U.S. stocks on Friday fluctuated into the homestretch of the trading session, with Wall Street’s major averages wavering after holding onto gains through most of the day.
Markets are on track to end a tough week with hefty losses, characterized by a bruising sell-off sparked by the Federal Reserve’s signal of higher rates for longer. A few central bank speakers largely echoed that theme earlier in the day.
Approaching the final hour of trading, the tech-heavy Nasdaq Composite (COMP.IND) had given up gains of nearly 1%. It was last up 0.09% to 13,235.44 points. The benchmark S&P 500 (SP500) was lower by 0.07% to 4,326.90 points, while the blue-chip Dow (DJI) slipped 0.24% to 33,989.50 points.
technology stocks, which had been under significant pressure lately, were still up. Apple (AAPL) added about 1% as its iPhone 15 models officially went on sale.
Also in the spotlight was Activision Blizzard (ATVI). Its shares climbed about 2% after the UK issued a preliminary approval for Microsoft’s (MSFT) proposed $69B takeover of the videogame publisher.
Ford (F) garnered some headlines, with the stock among the top percentage gainers on the S&P 500 (SP500) after The United Auto Workers said they had made significant progress in their talks with the carmaker. The union also called for strikes at 38 General Motor (GM) and Stellantis (STLA) locations.
Looking at the 11 S&P sectors, eight had now switched over to negative territory, with Consumer Discretionary and Financials the top two losers. Energy, technology and Communication Services were the three gainers.
On a weekly basis, the benchmark S&P (SP500) was set for its worst performance since early March, down 2.77%. The Nasdaq (COMP.IND) was down 3.45% and the Dow (DJI) was down 1.82%.

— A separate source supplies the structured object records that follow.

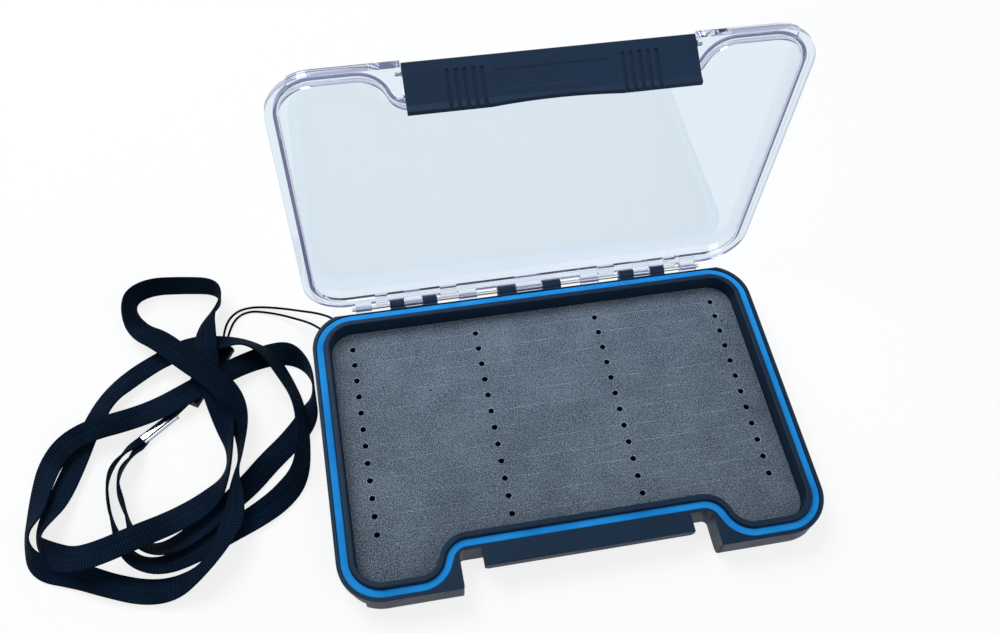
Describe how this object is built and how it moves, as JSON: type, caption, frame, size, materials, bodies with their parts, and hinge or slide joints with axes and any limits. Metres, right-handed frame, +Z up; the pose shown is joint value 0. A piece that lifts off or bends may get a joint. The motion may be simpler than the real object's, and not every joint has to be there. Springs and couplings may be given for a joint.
{
  "type": "fly box",
  "caption": "Slim fly box with a clear hinged lid, blue seal, drilled foam pad, full-width bar latch and a strap lanyard tied to its back corner.",
  "frame": {"origin": "centre of the tray's underside", "axes": "+X along the box to the right as seen from the latch, +Y towards the hinge, +Z up; the lid stands open on its stop"},
  "size_m": [0.3092, 0.1607, 0.1407],
  "materials": {
    "tray_plastic": "satin moulded black",
    "gasket_rubber": "satin blue",
    "film_adhesive": "matte",
    "foam": "fine closed-cell foam",
    "lid_clear": "clear gloss",
    "pin_steel": "drawn steel",
    "latch_plastic": "satin moulded black",
    "strap_webbing": "woven, matte",
    "crimp_metal": "bright plated",
    "connector_plastic": "moulded black",
    "cord_braid": "fine braid"
  },
  "bodies": {
    "tray": {"base_tray": "tray_plastic", "seal_gasket": "gasket_rubber", "foam_film": "film_adhesive", "foam_pad": "foam", "hinge_pin": "pin_steel", "lanyard_strap": "strap_webbing", "lanyard_crimp": "crimp_metal", "lanyard_connector": "connector_plastic", "lanyard_cord": "cord_braid"},
    "lid": {"lid_shell": "lid_clear", "latch_pin": "pin_steel"},
    "latch": {"latch_bar": "latch_plastic"}
  },
  "joints": [
    {"name": "lid_hinge", "type": "hinge", "parent": "tray", "child": "lid", "pos_m": [0, 0.0655, 0.0112], "axis": [1, 0, 0], "range_deg": [0, 91]},
    {"name": "latch_hinge", "type": "hinge", "parent": "lid", "child": "latch", "pos_m": [0, 0.0701, 0.13724], "axis": [-1, 0, 0], "range_deg": [0, 85]}
  ]
}
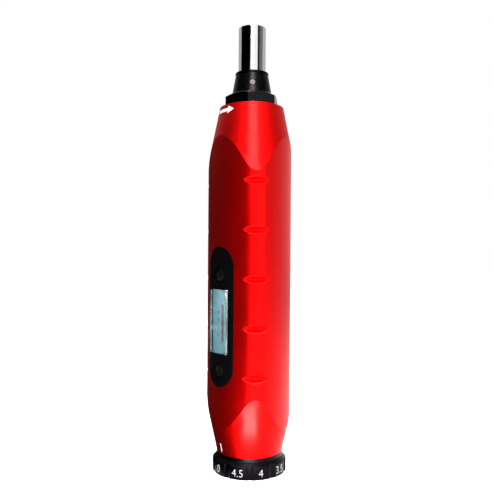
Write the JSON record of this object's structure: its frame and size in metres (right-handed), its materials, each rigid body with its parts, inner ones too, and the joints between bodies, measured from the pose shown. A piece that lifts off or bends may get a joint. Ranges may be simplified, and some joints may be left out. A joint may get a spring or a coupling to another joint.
{
  "type": "torque screwdriver",
  "caption": "Hand torque screwdriver: three-sided grip with a scale window, a numbered setting ring at the base and a hexagon bit holder at the nose.",
  "frame": {"origin": "centre of the dial ring's flat base, on the tool's axis", "axes": "+Z along the tool's axis to the bit holder, -Y the middle of the face with the window"},
  "size_m": [0.0354, 0.0354, 0.1848],
  "materials": {
    "red_anodised": "satin",
    "black_metal": "blackened",
    "black_ring": "anodised",
    "black_plate": "moulded",
    "chrome": "polished",
    "screw_steel": "blackened",
    "clear_lens": "clear acrylic",
    "scale_print": "printed",
    "slide_red": "painted",
    "steel": "ground",
    "spring_steel": "tempered",
    "brass": "turned",
    "rubber": "moulded"
  },
  "bodies": {
    "grip": {"housing": "red_anodised", "rear_bush": "brass", "drag_ring": "rubber", "thrust_washer": "steel", "guide_pins": "steel", "front_nut": "black_metal", "front_bush": "brass", "nose_grub_screw": "screw_steel", "thrust_race_front": "steel", "window_bezel": "black_plate", "window_screws": "screw_steel", "window_lens": "clear_lens", "scale_plate": "scale_print"},
    "dial": {"dial_ring": "black_ring", "lead_screw": "steel", "ring_grub_screws": "screw_steel"},
    "carriage": {"carriage_nut": "brass", "setting_slide": "slide_red", "slide_screws": "screw_steel", "main_spring": "spring_steel"},
    "drive": {"drive_cam": "steel", "cam_pin": "steel", "thrust_race_rear": "steel", "drive_shaft": "steel", "bit_socket": "chrome", "socket_pin": "steel", "bit_magnet": "screw_steel", "bit_clip": "spring_steel", "snap_ring": "black_metal"},
    "sliding_cam": {"pressure_cam": "steel", "spring_seat": "steel"},
    "bearing_cage": {"thrust_cage": "brass", "thrust_rollers": "steel"}
  },
  "joints": [
    {"name": "dial_turn", "type": "hinge", "parent": "grip", "child": "dial", "pos_m": [0, 0, 0], "axis": [0, 0, 1], "range_deg": [0, 2882]},
    {"name": "carriage_travel", "type": "slide", "parent": "grip", "child": "carriage", "axis": [0, 0, 1], "range_m": [0, 0.012], "deforming": ["main_spring"]},
    {"name": "drive_slip", "type": "hinge", "parent": "grip", "child": "drive", "pos_m": [0, 0, 0], "axis": [0, 0, -1], "range_deg": [0, 51], "stiffness_Nm_per_rad": 0.05, "springref_deg": -11.46},
    {"name": "cam_retreat", "type": "slide", "parent": "grip", "child": "sliding_cam", "axis": [0, 0, -1], "range_m": [0, 0.00136]},
    {"name": "cage_roll", "type": "hinge", "parent": "grip", "child": "bearing_cage", "pos_m": [0, 0, 0.138], "axis": [0, 0, -1], "range_deg": [0, 26]}
  ],
  "couplings": [
    {"joint": "dial_turn", "follows": "carriage_travel", "rad_per_m": 4188.8},
    {"joint": "drive_slip", "follows": "cam_retreat", "rad_per_m": 643.59},
    {"joint": "cage_roll", "follows": "cam_retreat", "rad_per_m": 321.79}
  ]
}
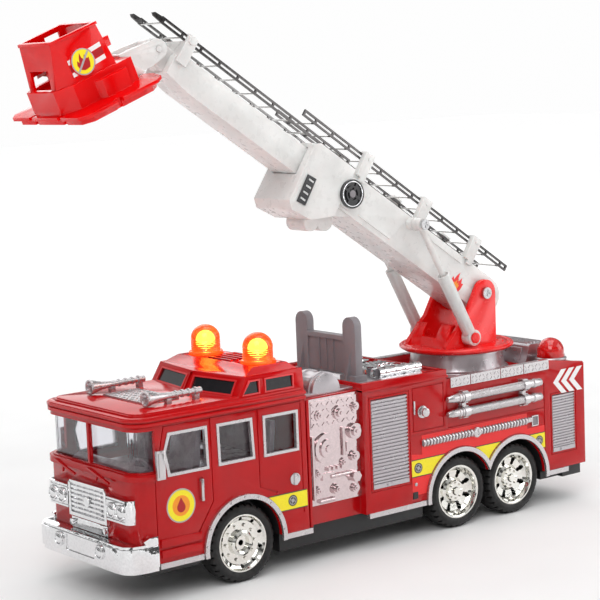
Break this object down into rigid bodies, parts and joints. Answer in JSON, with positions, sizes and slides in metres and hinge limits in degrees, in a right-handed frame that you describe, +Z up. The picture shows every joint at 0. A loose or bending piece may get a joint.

Markets on Wednesday were shaken by the Fed’s latest updated dot plot, which signaled one more rate hike this year along with fewer rate cuts in 2024. Moreover, Powell’s comment that a soft landing was not a baseline expectations also rattled investor confidence. The selling deepened on Thursday, with all three major averages falling more than 1% and the Nasdaq (COMP.IND) approaching losses of nearly 2%.
Treasury yields showed a significant reaction to the Fed too, with the 2-year yield (US2Y) – which is more sensitive to interest rate decisions – hitting a level not seen since 2006 on Wednesday and the longer-end 10-year yield (US10Y) topping 4.5% on Thursday. On Friday, yields were subdued, with the former down 4 basis points to 5.11% and the latter down 5 basis points to 4.43%.
See live data on how Treasury yields are doing across the curve at the Seeking Alpha bond page.
“Markets experienced another big sell-off yesterday, with longer-dated yields hitting new highs for the cycle across several countries. In fact, the U.S. 10yr Treasury yield has surpassed the 4.5% mark in trading overnight, which is the first time that’s happened since 2007,” Deutsche Bank’s Jim Reid said.
“In large part, (these) moves have been driven by the prospect that central banks are likely to keep policy rates in restrictive territory for longer than previously thought. That was prompted initially by the Fed’s hawkish dot plot on Wednesday. But the sell-off then got fresh momentum yesterday from the U.S. weekly jobless claims, which came in at their lowest since January at 201k. That pushed the 4-week moving average to its lowest level since March, offering further evidence that this strength doesn’t just look like a blip,” Reid added.
Traders had some economic data and some comments from Fed speakers to digest on Friday. S&P Global’s U.S. PMI composite flash reading for September slipped to a seven-month low.
Meanwhile, Boston Fed President Susan Collins in prepared remarks said that further interest-rate hikes were “certainly not off the table.” Moreover, Fed Governor Michelle Bowman said that the central bank likely will need to ratchet up interest rates further with inflation “still too high.”
Finally, San Francisco Fed President Mary Daly said that the Fed had held interest rates steady to collect more data and see if more tightening was required.